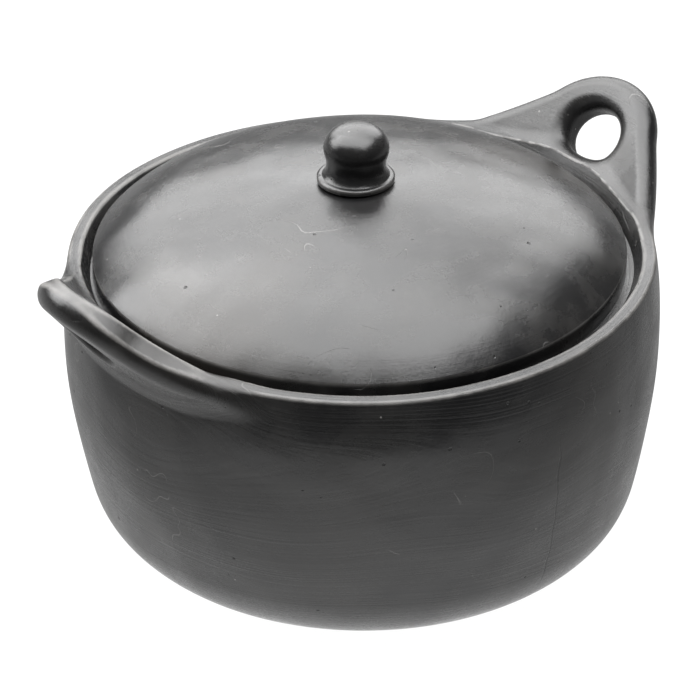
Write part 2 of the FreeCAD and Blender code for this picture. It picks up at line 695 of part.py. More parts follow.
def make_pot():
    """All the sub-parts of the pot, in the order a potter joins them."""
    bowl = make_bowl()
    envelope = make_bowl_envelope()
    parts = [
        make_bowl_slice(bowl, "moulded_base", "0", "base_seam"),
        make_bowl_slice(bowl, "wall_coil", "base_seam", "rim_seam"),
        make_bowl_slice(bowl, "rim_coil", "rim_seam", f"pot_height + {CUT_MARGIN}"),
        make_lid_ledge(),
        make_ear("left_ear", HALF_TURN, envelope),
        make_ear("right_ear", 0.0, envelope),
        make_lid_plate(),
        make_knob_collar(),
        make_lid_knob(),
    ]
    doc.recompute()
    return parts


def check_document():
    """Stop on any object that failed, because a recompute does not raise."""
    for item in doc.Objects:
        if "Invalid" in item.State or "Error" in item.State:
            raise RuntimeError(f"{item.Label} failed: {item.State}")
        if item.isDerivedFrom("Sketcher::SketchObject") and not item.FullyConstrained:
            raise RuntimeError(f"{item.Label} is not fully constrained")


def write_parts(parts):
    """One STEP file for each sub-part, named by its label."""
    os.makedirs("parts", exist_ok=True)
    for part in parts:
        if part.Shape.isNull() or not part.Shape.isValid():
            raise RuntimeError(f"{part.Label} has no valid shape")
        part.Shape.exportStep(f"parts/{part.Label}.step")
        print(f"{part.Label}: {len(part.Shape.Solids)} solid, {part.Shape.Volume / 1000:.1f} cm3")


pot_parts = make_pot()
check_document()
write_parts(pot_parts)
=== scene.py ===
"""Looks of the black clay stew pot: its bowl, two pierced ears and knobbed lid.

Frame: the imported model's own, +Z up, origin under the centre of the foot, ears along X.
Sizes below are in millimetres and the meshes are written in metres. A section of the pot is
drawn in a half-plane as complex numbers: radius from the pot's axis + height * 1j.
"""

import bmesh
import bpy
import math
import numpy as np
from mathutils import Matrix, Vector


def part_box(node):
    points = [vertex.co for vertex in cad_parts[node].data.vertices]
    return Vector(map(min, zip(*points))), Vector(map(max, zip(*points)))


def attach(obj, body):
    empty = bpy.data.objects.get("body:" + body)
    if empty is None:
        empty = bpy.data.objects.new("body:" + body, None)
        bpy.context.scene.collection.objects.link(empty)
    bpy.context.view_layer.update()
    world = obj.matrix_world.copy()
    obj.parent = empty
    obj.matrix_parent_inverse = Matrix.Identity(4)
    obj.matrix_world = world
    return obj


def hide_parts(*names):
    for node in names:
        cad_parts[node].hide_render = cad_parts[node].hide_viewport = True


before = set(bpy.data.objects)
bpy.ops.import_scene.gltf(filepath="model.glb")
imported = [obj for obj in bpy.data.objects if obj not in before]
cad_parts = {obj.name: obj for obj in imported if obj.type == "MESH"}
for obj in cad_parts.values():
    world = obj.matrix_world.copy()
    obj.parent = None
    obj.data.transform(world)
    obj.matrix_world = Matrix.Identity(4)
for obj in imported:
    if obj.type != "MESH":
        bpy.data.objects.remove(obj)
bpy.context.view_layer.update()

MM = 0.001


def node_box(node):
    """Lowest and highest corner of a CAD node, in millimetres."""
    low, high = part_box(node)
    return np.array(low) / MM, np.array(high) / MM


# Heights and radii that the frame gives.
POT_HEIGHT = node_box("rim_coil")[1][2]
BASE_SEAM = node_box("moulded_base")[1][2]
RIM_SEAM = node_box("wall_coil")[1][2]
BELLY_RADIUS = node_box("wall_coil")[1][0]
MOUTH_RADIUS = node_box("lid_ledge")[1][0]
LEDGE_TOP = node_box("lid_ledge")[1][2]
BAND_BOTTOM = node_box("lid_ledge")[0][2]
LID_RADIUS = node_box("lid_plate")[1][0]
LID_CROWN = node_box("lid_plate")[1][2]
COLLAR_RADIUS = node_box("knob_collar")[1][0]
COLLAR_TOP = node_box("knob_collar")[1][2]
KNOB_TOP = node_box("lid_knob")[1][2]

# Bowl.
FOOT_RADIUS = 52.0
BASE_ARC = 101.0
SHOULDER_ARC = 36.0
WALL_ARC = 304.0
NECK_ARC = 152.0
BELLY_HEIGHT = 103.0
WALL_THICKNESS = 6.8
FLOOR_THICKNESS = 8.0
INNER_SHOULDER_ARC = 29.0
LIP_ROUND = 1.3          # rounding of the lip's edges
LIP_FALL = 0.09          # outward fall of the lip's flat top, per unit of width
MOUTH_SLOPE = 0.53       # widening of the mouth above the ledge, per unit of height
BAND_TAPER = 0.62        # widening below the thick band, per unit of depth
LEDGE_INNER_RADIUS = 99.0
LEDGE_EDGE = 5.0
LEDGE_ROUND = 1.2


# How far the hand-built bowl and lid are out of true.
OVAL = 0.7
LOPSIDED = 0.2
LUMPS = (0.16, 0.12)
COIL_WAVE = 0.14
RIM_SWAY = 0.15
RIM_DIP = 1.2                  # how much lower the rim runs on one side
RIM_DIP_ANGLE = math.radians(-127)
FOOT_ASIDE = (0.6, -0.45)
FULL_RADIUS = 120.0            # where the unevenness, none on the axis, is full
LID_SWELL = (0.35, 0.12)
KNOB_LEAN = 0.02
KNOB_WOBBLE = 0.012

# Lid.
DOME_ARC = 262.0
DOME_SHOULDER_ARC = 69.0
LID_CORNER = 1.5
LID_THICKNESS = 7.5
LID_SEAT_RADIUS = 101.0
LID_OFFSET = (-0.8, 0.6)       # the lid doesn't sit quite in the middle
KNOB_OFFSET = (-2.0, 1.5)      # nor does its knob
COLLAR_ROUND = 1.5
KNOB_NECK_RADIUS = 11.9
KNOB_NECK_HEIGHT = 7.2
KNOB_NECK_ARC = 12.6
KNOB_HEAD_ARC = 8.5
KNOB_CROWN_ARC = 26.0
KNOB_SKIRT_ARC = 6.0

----

**Task brief:**
Begin with the line containing "for item in", end with the line containing "points = [vertex.co", and transcribe exactly every line in that span, with nothing added.

**Solution to this task:**
    for item in doc.Objects:
        if "Invalid" in item.State or "Error" in item.State:
            raise RuntimeError(f"{item.Label} failed: {item.State}")
        if item.isDerivedFrom("Sketcher::SketchObject") and not item.FullyConstrained:
            raise RuntimeError(f"{item.Label} is not fully constrained")


def write_parts(parts):
    """One STEP file for each sub-part, named by its label."""
    os.makedirs("parts", exist_ok=True)
    for part in parts:
        if part.Shape.isNull() or not part.Shape.isValid():
            raise RuntimeError(f"{part.Label} has no valid shape")
        part.Shape.exportStep(f"parts/{part.Label}.step")
        print(f"{part.Label}: {len(part.Shape.Solids)} solid, {part.Shape.Volume / 1000:.1f} cm3")


pot_parts = make_pot()
check_document()
write_parts(pot_parts)
=== scene.py ===
"""Looks of the black clay stew pot: its bowl, two pierced ears and knobbed lid.

Frame: the imported model's own, +Z up, origin under the centre of the foot, ears along X.
Sizes below are in millimetres and the meshes are written in metres. A section of the pot is
drawn in a half-plane as complex numbers: radius from the pot's axis + height * 1j.
"""

import bmesh
import bpy
import math
import numpy as np
from mathutils import Matrix, Vector


def part_box(node):
    points = [vertex.co for vertex in cad_parts[node].data.vertices]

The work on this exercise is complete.